Weigh access and success together. If you’re a low-income student deciding between a famous school that admits very few people like you and a less famous one that admits and elevates many, recognize that both can be excellent choices — for different reasons. The elite school, if you get in, offers an exceptional success rate. The broad-access school offers a near-certain seat on a real, if less spectacular, escalator. Neither dominates; the right answer depends on your odds, your finances, and your appetite for risk.

Look at net price, not sticker price. Mobility is corroded by debt. A degree that launches you into the middle class but saddles you with payments that consume that gain for fifteen years is a weaker engine than its raw earnings numbers suggest. The schools that do the most for mobility tend to be ones where low-income students pay relatively little out of pocket. Always run the question through the filter of what you will actually pay, after aid, and what you’ll owe at the end.

How to read the data yourself

The good news is that you no longer have to take any of this on faith. Much of the underlying data is public, and you can interrogate a school directly. A few questions worth bringing to any college’s published outcomes:

  1. What fraction of students come from the bottom income quintile? This is the access number. A vanishingly small figure tells you the school is, whatever its other virtues, not primarily a mobility institution.
  2. What do students from low-income families earn ten years out? Filter to the starting point that matches yours. The headline average is the wrong number for most families.
  3. What is the net price for a family at your income level? Sticker prices are nearly meaningless. The published net-price-by-income tables are far closer to the truth.
  4. What share of students borrow, and how much do they owe? Debt is the silent variable that turns a good mobility story into a mediocre one.
  5. Do students from your background actually graduate? An institution only moves you up if you finish. Completion rates, broken out by income, are part of the picture.

If a school is genuinely an engine of mobility, these numbers will look good for people who start where you start — not just on average, and not just for the students who were already advantaged.

A better question to bring to the table

I’ll end where I began, with the question families are really asking and don’t always know how to phrase.

For most of the history of college admissions, the implicit question has been: How prestigious a school can I get into? It’s an understandable question. Prestige feels like a guarantee, a hedge, a signal you can send for the rest of your life. But it’s the wrong question, because it points at the input — the difficulty of getting in — and ignores the output, which is the only thing you actually care about.

The better question, the one the data finally lets us answer, is this: Where will I be lifted the furthest from where I’m starting?

Sometimes the answer to that question is a famous name. More often, and more surprisingly, it’s a regional public university with a 90% acceptance rate and a parking lot instead of a quad — a place that has quietly moved more students out of poverty than its glamorous neighbors ever will. That school will never top the conventional rankings, because the conventional rankings don’t measure the thing it’s best at.

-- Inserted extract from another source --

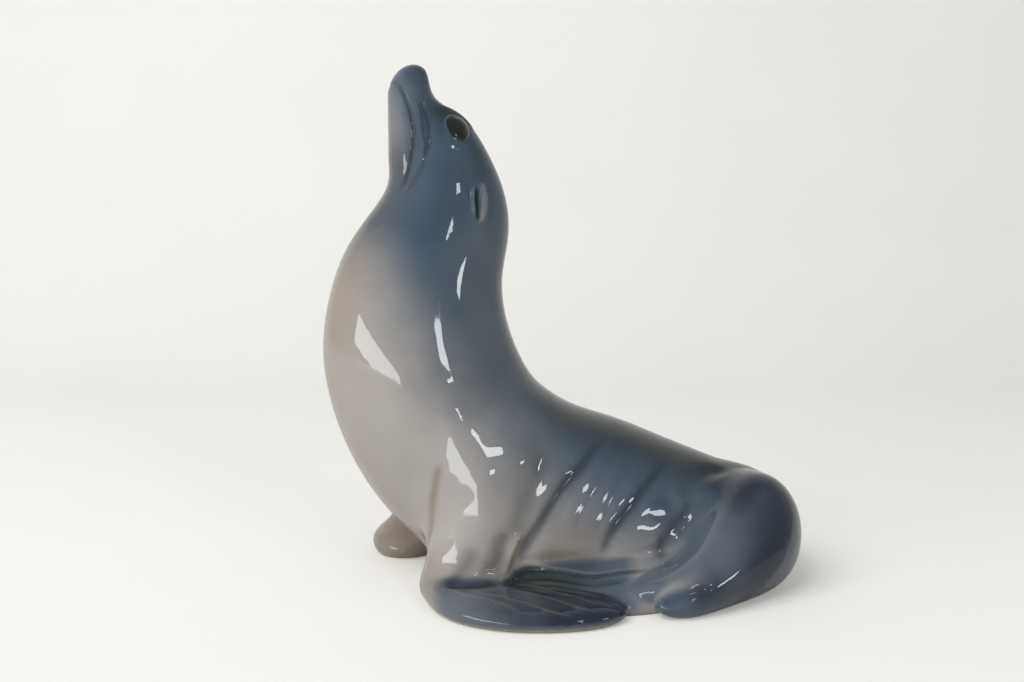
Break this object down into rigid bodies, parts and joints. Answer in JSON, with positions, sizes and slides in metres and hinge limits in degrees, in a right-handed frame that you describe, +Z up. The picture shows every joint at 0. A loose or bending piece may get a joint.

You can, though. You now have the data to look past the reputation and ask what a college actually does to the lives that pass through it. Use it. The number that should change your decision is not the one printed in the magazine. It’s the one that tells you how far a student like you tends to climb. Pick the school that climbs the furthest — and let the rankings worry about themselves.


A note on the evidence: the framework described here — measuring a college’s contribution to upward mobility as the product of access and success, and following students from their parents’ income rank to their own — comes from a body of research that linked anonymized tax records to college enrollment data for millions of students. The findings are robust and, in places, genuinely counterintuitive. The most useful thing you can do with them is treat your own college decision as an empirical question rather than a question of prestige.